Up from Richmond, Va., for the interview, 1994, I sat with Lisa Keen, the Blade's legendary editor-in-chief. I remember only one of her questions: Why had I transferred from the University of South Florida to Virginia Commonwealth University? I inferred: Why bother trading one mediocre school for another? The most honest and obvious answer, the one that I offered, was that my two dearest friends were attending American University and the University of Virginia, respectively, and I wanted to be in closer proximity. And VCU had a pretty decent school of mass communications. Judging by the look on Keen's face, valuing my friendships as important as my education seemed wholly reasonable. An internship slot was mine for the summer.

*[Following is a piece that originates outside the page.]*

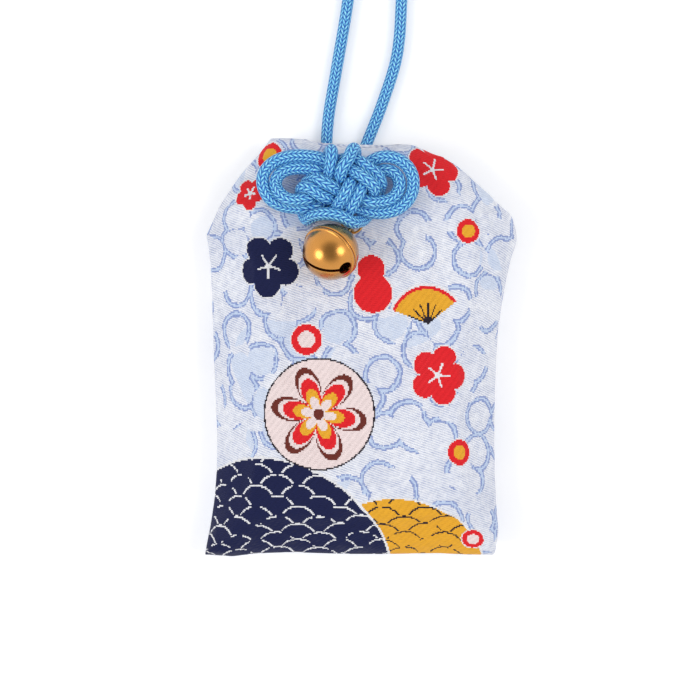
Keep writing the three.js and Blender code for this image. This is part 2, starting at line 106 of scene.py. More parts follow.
# Cord, in millimetres as the part's source has them
CORD_DIAMETER = 2.1
KNOT_CORD_DIAMETER = 2.3
BRAID_PITCH = 0.85  # length of cord that one stitch of the braid takes
DOME = 0.45  # share of the cord's radius by which a domed end stands out
CORD_STEP = 0.4  # between two points of a strand's or tail's centreline
LEFT_STRAND = (
    (-5.9, 33.3), (-6.1, 36), (-5.8, 41), (-4.4, 49.5), (-2.3, 62), (-0.7, 76), (0.7, 92), (1.7, 107),
    (1.9, 118.6), (1.95, 119.6),
)
RIGHT_STRAND = (
    (-0.25, 33.3), (1.5, 37.5), (4.2, 44.5), (6.6, 52.5), (7.4, 62), (7.6, 76), (6.7, 92), (5.1, 107),
    (4.5, 118.6), (4.45, 119.6),
)
BEHIND_LEFT = ((-5.9, 33), (-5.9, 31.6), (-5.9, 30.2))
BEHIND_RIGHT = ((-0.4, 33), (-1.2, 31.6), (-2.6, 30.2))
CORD_HOLE = (-4.7, 28)
KNOT_MIDDLE = (-4.2, 29)
KNOT_STRETCH = (1.04, 0.8)  # of the listed route, across and along
LEVEL_RISE = 2.1  # height of one level of the route, where a turn lies on another
KNOT_STEP = 0.8  # between two points of the eased route
KNOT_ROUTE = (
    (-1.7, -1, 0.2), (-1.5, 0.2, 0.9), (-1.1, 1.8, 1.6), (-1, 3.4, 2.2), (-1, 5, 2.2), (-1.1, 6.3, 1.2),
    (-1.4, 5.6, 0.2), (-2, 3.8, 0), (-2.5, 1.8, 0), (-2.8, -0.2, 0), (-3.8, -2, 0.5), (-5.4, -3.7, 1.4),
    (-7.4, -4.6, 1.9), (-9.8, -3.6, 1.5), (-11.1, -0.4, 1), (-10.2, 2.4, 1), (-7.6, 3.5, 1),
    (-4, 3.1, 0.9), (-1.1, 2.2, 0.4), (1.2, 2.3, 0.5), (2.8, 2.6, 1.6), (3.8, 2.1, 2.5), (4.5, 1.1, 2.8),
    (4.8, -0.2, 2.5), (4.9, -1.6, 1.2), (4.7, -3.2, 0.2), (4.4, -4.9, 0), (3.7, -6.5, 0),
    (2.8, -7.9, 0.1), (2, -8.2, 1.2), (2.2, -6.8, 2.2), (2.9, -4.5, 2.4), (3.7, -2.4, 2.2),
    (4.3, -1, 1.5), (5, 0.2, 0.9), (6.2, 1.8, 0.8), (7.6, 3.2, 0.9), (9.4, 3.4, 1), (11.3, 0.2, 1),
    (9.6, -4.2, 1.2), (7, -4.8, 1.2), (5, -3.3, 1), (3.6, -2.5, 1), (2.2, -2.1, 1.1), (0.7, -1.5, 1.7),
    (-0.9, -0.4, 2.1), (-2.4, 0.9, 2.2), (-3.5, 1.4, 1.9), (-4.4, 1.1, 1.2), (-4.8, 0.1, 0.4),
    (-4.8, -1.5, 0), (-4.4, -3.5, 0), (-3.4, -5.2, 0), (-1.8, -6.1, 0), (-0.7, -5.8, 0.8),
    (-0.1, -4.6, 1.9), (1, -2.4, 2.4), (2.1, -0.2, 2), (3.8, 1.8, 0.9), (5.1, 4.5, 0.6), (7.3, 6.1, 1),
    (9.9, 6, 1), (12.6, 3.5, 1), (13.4, -0.2, 1), (12.4, -4.2, 1), (9.7, -6.5, 1), (6.6, -6.3, 1),
    (3.8, -4.7, 1), (1.1, -4, 1.2), (-1.2, -4, 2), (-3.2, -3.1, 2.2), (-4.2, -2.3, 2), (-5, -1.8, 1.4),
    (-5.6, -2.4, 0.5), (-5.8, -3.8, 0), (-5.8, -5.3, 0), (-5.6, -6.6, 0.4), (-4.7, -7.2, 1.4),
    (-3.3, -6.9, 2.4), (-1.1, -6.9, 2.9), (1, -7.3, 2.8), (2.3, -8, 1.9), (3.4, -8.2, 0.5),
    (4.6, -7.2, 0), (5.8, -5.2, 0), (6.4, -2.6, 0.1), (6.6, -0.4, 0.8), (6.3, 1.6, 1.6), (5.3, 3.1, 2.1),
    (4.1, 4, 1.9), (2.7, 4.1, 1.3), (1, 3.9, 0.8), (-1.2, 4.4, 0.8), (-3.9, 5.8, 1), (-7.3, 6.2, 1),
    (-10.5, 5.2, 1), (-12.7, 2.8, 1), (-13.1, -0.4, 1), (-11.5, -3.7, 1), (-8.6, -5.4, 1),
    (-5.4, -5.4, 0.9), (-2.7, -5, 0.5), (-0.2, -4.4, 0.1), (2, -3.6, 0), (3.3, -1.6, 0), (3.5, 1.6, 0),
    (3, 4.2, 0), (2.9, 5.4, 0.3), (2.7, 5.8, 1.4), (2.3, 4.8, 2.4), (1.7, 3.1, 2.5), (1.1, 1.5, 1.8),
    (0.8, 0, 1), (0.7, -1.2, 0.2),
)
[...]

I see that as the most pivotal juncture in my career. It was also one of most telling moments as to some of the shared values in community publishing. It's not too far a leap to go from cherishing friendships to cherishing a particular community.
Since that internship, I have, for the most part, remained in the GLBT media niche. That likely says more about my stunted ability to self-promote and network than it does about any possible prejudice or disdain for GLBT journalism on the part of mainstream journalists.
So my career path -- whether due to my values, inability to maintain a Linked In account, or a dismissal of my credentials -- has been fairly fixed.
Still, when I think of the opportunities afforded me by my career in gay media to date, I see that the spark Tintin ignited in a 7-year-old boy has been kept aglow.
During that Blade internship, I made weekly trips to the Supreme Court, sported a high-falutin' congressional press pass, testified in a civil suit and spent a broiling July afternoon with reporter Lou Chibbaro Jr. and photographer Kristi Gasaway parked outside the Cairo apartment building following a tip that serial-killer suspect Gary Ray Bowles was holed up there. We did not spot him, but it was educational, nonetheless.
A couple years later, living in Portland, Ore., I worked in advertising by day, and penned a column for Oregon's twice-montlhy GLBT paper, Just Out. That put me in a good position when their office manger high-tailed it to Chicago with a few hours' notice. From office manager to copy editor to entertainment editor, I learned how to manage distribution, that Rufus Wainwright is as charming as Bernhard, and that simple copy-editing decisions could easily rankle politically correct sensibilities in the People's Republic of Portland.
Back at the Blade from 1999 to 2002, I got the chance to cover the International Lesbian and Gay Association-Europe's conference in Bucharest, Romania, which I consider historic in that the expanding European Union was on the verge of bringing GLBT-specific, human-rights protections to millions of people. I also got to see what union organizing looks like as some of us in the editorial department made a doomed push for collective bargaining -- with planning well underway before any of us knew of the imminent sale to Window Media, despite conventional wisdom to the contrary.
Now, serving at my third GLBT publication, Metro Weekly, the adventure continues, whether that's interviewing gay-rights pioneer Frank Kameny in his home for hours, getting to ask him about the bong on his mantel; having coffee and a chat with Alan Cumming and Heather Graham; or following the crowd of GLBT activists as they marched up Pennsylvania Avenue to the Millions More Movement rally at the Capitol to demand greater GLBT inclusion. It's been everything from homicides to Easter-egg rolls.
Whatever the stripe, most journalists I've met in my career have proven to be as fascinating as the stories that make the news. Those of us who got into this to get a front-row seat, to absorb as much of this world as possible, are kindred. And while we may not make the salaries that other careers might have generated -- save for some of you TV personalities, who'd better offer to buy the rounds this weekend -- we offer a wealth of experience, which is why we get invited to the best parties. The NLGJA convention is one of those parties, and I'm sorry to miss it.